## [COLLECTED MATERIAL]
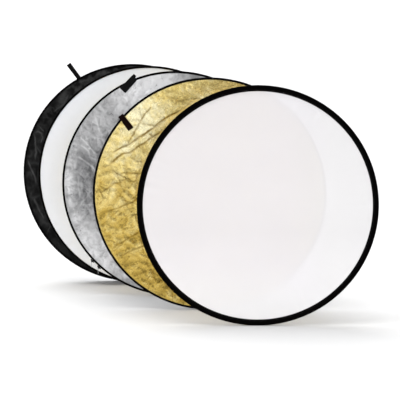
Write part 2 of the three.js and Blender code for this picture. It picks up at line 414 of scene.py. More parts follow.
def foil_material(name, pale, middle, deep, shadow, line, roughness, metallic, specks, spread=(1.0, 0.6), under=0.0):
    """Metallised cloth: satin, with a painted reflection of pale and deep patches, painted shade specks, and painted
    crease lines: shade on the gold, partly wear, and highlight on the silver.
    """
    n = Nodes(name)
    patch = n.noise(8, 5, 0.6, distortion=0.7)
    crumple = n.noise(30, 6, 0.64, distortion=1.0)
    # tone is the painted reflection: 0 where the foil is painted as reflecting dark, 1 where it is painted as
    # reflecting bright
    fac = n.maths("ADD", n.attribute("tone"), n.maths("MULTIPLY", n.maths("SUBTRACT", patch, 0.5), spread[0]))
    lively = n.maths("ADD", n.attribute("tone"), 0.8)
    raw = n.maths("ADD", fac, n.maths("MULTIPLY", n.maths("MULTIPLY", n.maths("SUBTRACT", crumple, 0.5), spread[1]), lively))
    fac = n.range(raw, 0, 1, 0, 1)
    base = n.ramp(fac, [(0.0, deep), (0.42, middle), (0.95, pale)])
    # painted shade: dark specks on the crumple noise's high spots, strongest where the painted reflection is deep
    deep_speck_gain = n.range(n.attribute("tone"), 0.18, 0.75, 1.0, 0.3)
    base = n.mix(n.maths("MULTIPLY", n.range(crumple, 0.54, 0.8, 0, specks), deep_speck_gain), base, shadow)
    # painted shade: where tone and noise fall below zero, low on the gold, the colour goes on towards the shadow colour
    base = n.mix(n.range(raw, -0.02, -0.40, 0, under), base, shadow)
    # crease marks: painted shade along the gold's creases, partly wear of its metallised layer; on the silver a pale
    # painted highlight
    base = n.mix(n.range(n.attribute("crease"), 0, 1, 0, line[1]), base, line[0])
    fine = n.noise(150, 5, 0.62, distortion=0.6)
    grain = n.noise(700, 3, 0.6)
    warp = n.add("ShaderNodeVectorMath")
    warp.operation = "ADD"
    n.put(warp, 0, n.coords())
    bend = n.add("ShaderNodeVectorMath")
    bend.operation = "SCALE"
    n.put(bend, 0, n.noise_colour(9, 3))
    bend.inputs["Scale"].default_value = 0.05
    n.put(warp, 1, bend)
    facets = n.add("ShaderNodeTexVoronoi")
    facets.feature = "DISTANCE_TO_EDGE"
    facets.inputs["Scale"].default_value = 15
    n.put(facets, "Vector", warp)
    facets2 = n.add("ShaderNodeTexVoronoi")
    facets2.feature = "DISTANCE_TO_EDGE"
    facets2.inputs["Scale"].default_value = 36
    n.put(facets2, "Vector", warp)
    relief = n.range(n.noise(6, 2, 0.5), 0.38, 0.62, 0.25, 1.0)
    normal = n.bump(n.maths("MULTIPLY", facets.outputs["Distance"], relief), 7.5 * MM, 0.8)
    normal = n.bump(n.maths("MULTIPLY", facets2.outputs["Distance"], relief), 2.9 * MM, 0.75, normal)
    normal = n.bump(crumple, 0.42 * MM, 0.6, normal)
    normal = n.bump(fine, 0.12 * MM, 0.5, normal)
    normal = n.bump(weave(n, 0.0011), 0.04 * MM, 0.5, normal)
    rough = n.range(n.maths("ADD", n.maths("MULTIPLY", crumple, 0.6), n.maths("MULTIPLY", grain, 0.4)), 0.35, 0.65, roughness[0], roughness[1])
    # where the painted reflection is pale, away from the crease marks, the foil is made less metallic: it scatters more
    # and mirrors less
    pale_reflection_unmetal = n.maths("MULTIPLY", n.range(fac, 0.25, 1.0, 0, 0.5), n.range(n.attribute("crease"), 0, 0.6, 1, 0))
    p = n.principled(Base_Color=base, Roughness=rough, Normal=normal, Metallic=n.maths("SUBTRACT", metallic, pale_reflection_unmetal))
    return n.finish(p)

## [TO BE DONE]
Extract the complete data, matching each line exactly.

## [EXERCISE RESULT]
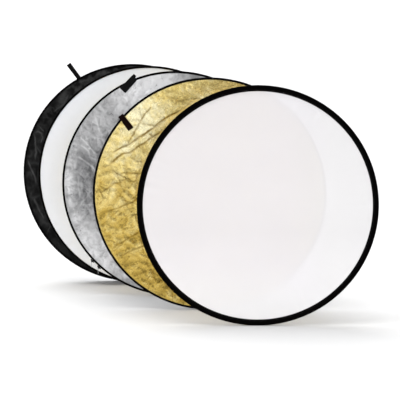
Write part 2 of the three.js and Blender code for this picture. It picks up at line 414 of scene.py. More parts follow.
def foil_material(name, pale, middle, deep, shadow, line, roughness, metallic, specks, spread=(1.0, 0.6), under=0.0):
    """Metallised cloth: satin, with a painted reflection of pale and deep patches, painted shade specks, and painted
    crease lines: shade on the gold, partly wear, and highlight on the silver.
    """
    n = Nodes(name)
    patch = n.noise(8, 5, 0.6, distortion=0.7)
    crumple = n.noise(30, 6, 0.64, distortion=1.0)
    # tone is the painted reflection: 0 where the foil is painted as reflecting dark, 1 where it is painted as
    # reflecting bright
    fac = n.maths("ADD", n.attribute("tone"), n.maths("MULTIPLY", n.maths("SUBTRACT", patch, 0.5), spread[0]))
    lively = n.maths("ADD", n.attribute("tone"), 0.8)
    raw = n.maths("ADD", fac, n.maths("MULTIPLY", n.maths("MULTIPLY", n.maths("SUBTRACT", crumple, 0.5), spread[1]), lively))
    fac = n.range(raw, 0, 1, 0, 1)
    base = n.ramp(fac, [(0.0, deep), (0.42, middle), (0.95, pale)])
    # painted shade: dark specks on the crumple noise's high spots, strongest where the painted reflection is deep
    deep_speck_gain = n.range(n.attribute("tone"), 0.18, 0.75, 1.0, 0.3)
    base = n.mix(n.maths("MULTIPLY", n.range(crumple, 0.54, 0.8, 0, specks), deep_speck_gain), base, shadow)
    # painted shade: where tone and noise fall below zero, low on the gold, the colour goes on towards the shadow colour
    base = n.mix(n.range(raw, -0.02, -0.40, 0, under), base, shadow)
    # crease marks: painted shade along the gold's creases, partly wear of its metallised layer; on the silver a pale
    # painted highlight
    base = n.mix(n.range(n.attribute("crease"), 0, 1, 0, line[1]), base, line[0])
    fine = n.noise(150, 5, 0.62, distortion=0.6)
    grain = n.noise(700, 3, 0.6)
    warp = n.add("ShaderNodeVectorMath")
    warp.operation = "ADD"
    n.put(warp, 0, n.coords())
    bend = n.add("ShaderNodeVectorMath")
    bend.operation = "SCALE"
    n.put(bend, 0, n.noise_colour(9, 3))
    bend.inputs["Scale"].default_value = 0.05
    n.put(warp, 1, bend)
    facets = n.add("ShaderNodeTexVoronoi")
    facets.feature = "DISTANCE_TO_EDGE"
    facets.inputs["Scale"].default_value = 15
    n.put(facets, "Vector", warp)
    facets2 = n.add("ShaderNodeTexVoronoi")
    facets2.feature = "DISTANCE_TO_EDGE"
    facets2.inputs["Scale"].default_value = 36
    n.put(facets2, "Vector", warp)
    relief = n.range(n.noise(6, 2, 0.5), 0.38, 0.62, 0.25, 1.0)
    normal = n.bump(n.maths("MULTIPLY", facets.outputs["Distance"], relief), 7.5 * MM, 0.8)
    normal = n.bump(n.maths("MULTIPLY", facets2.outputs["Distance"], relief), 2.9 * MM, 0.75, normal)
    normal = n.bump(crumple, 0.42 * MM, 0.6, normal)
    normal = n.bump(fine, 0.12 * MM, 0.5, normal)
    normal = n.bump(weave(n, 0.0011), 0.04 * MM, 0.5, normal)
    rough = n.range(n.maths("ADD", n.maths("MULTIPLY", crumple, 0.6), n.maths("MULTIPLY", grain, 0.4)), 0.35, 0.65, roughness[0], roughness[1])
    # where the painted reflection is pale, away from the crease marks, the foil is made less metallic: it scatters more
    # and mirrors less
    pale_reflection_unmetal = n.maths("MULTIPLY", n.range(fac, 0.25, 1.0, 0, 0.5), n.range(n.attribute("crease"), 0, 0.6, 1, 0))
    p = n.principled(Base_Color=base, Roughness=rough, Normal=normal, Metallic=n.maths("SUBTRACT", metallic, pale_reflection_unmetal))
    return n.finish(p)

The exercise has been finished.